Radio Svoboda also asked Viktor Baranets about ‘civilianization’ and the appointment of a reported 50 women to high posts under Serdyukov:

“They are already sarcastically joking  in the army about the ‘feminization’ of the Defense Ministry leadership.  A large number of women who’ve appeared in key Defense Ministry posts, at various times crossed paths with Serdyukov, and with Putin, and with Medvedev.  Of course, they’re Petersburg natives . . . .  There are unofficial reports that [Shevtsova] actively assisted Serdyukov in destroying Khodorkovskiy’s empire.”

Baranets’ sources in the Defense Ministry also say Shevtsova will be responsible for large sums of service and support funding being directed to contractors.  His general and colonel friends joke:

“We only have one vacant post left – deputy defense minister for corruption.  Because all the other jobs are filled.”
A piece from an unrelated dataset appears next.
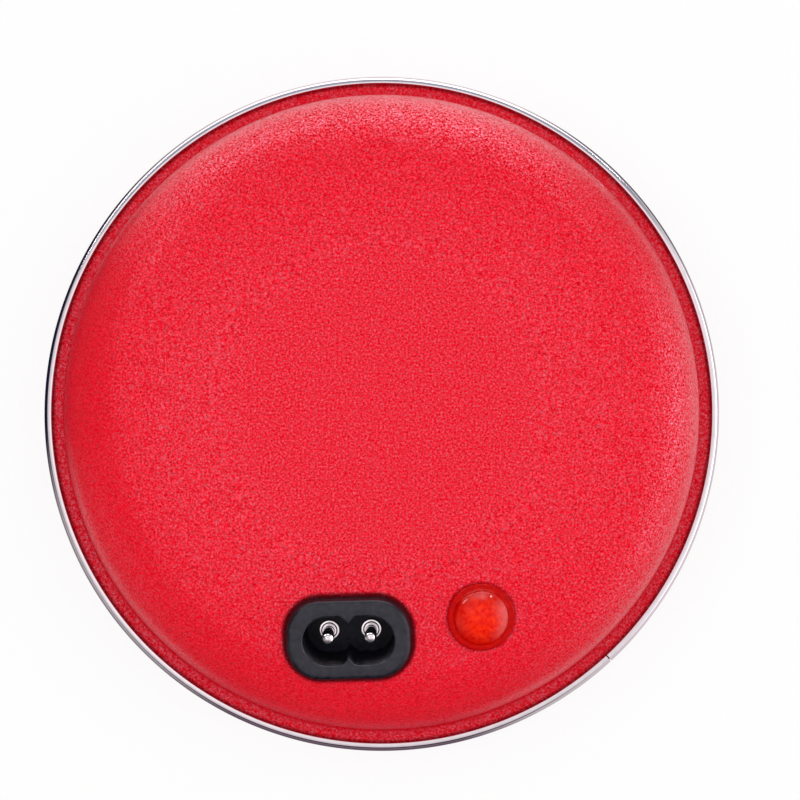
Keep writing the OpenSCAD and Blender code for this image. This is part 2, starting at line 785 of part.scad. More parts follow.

 Or anti-corruption one supposes . . . .

Igor Korotchenko told Vedomosti the Defense Ministry’s growing civilian component is designed to supervise the generals’ spending and accounting, especially in the GOZ.  Ruslan Pukhov calls the ‘invasion’ of former tax officials perfectly normal since Western defense ministries are full of civilian auditors who scrutinize massive military budgets.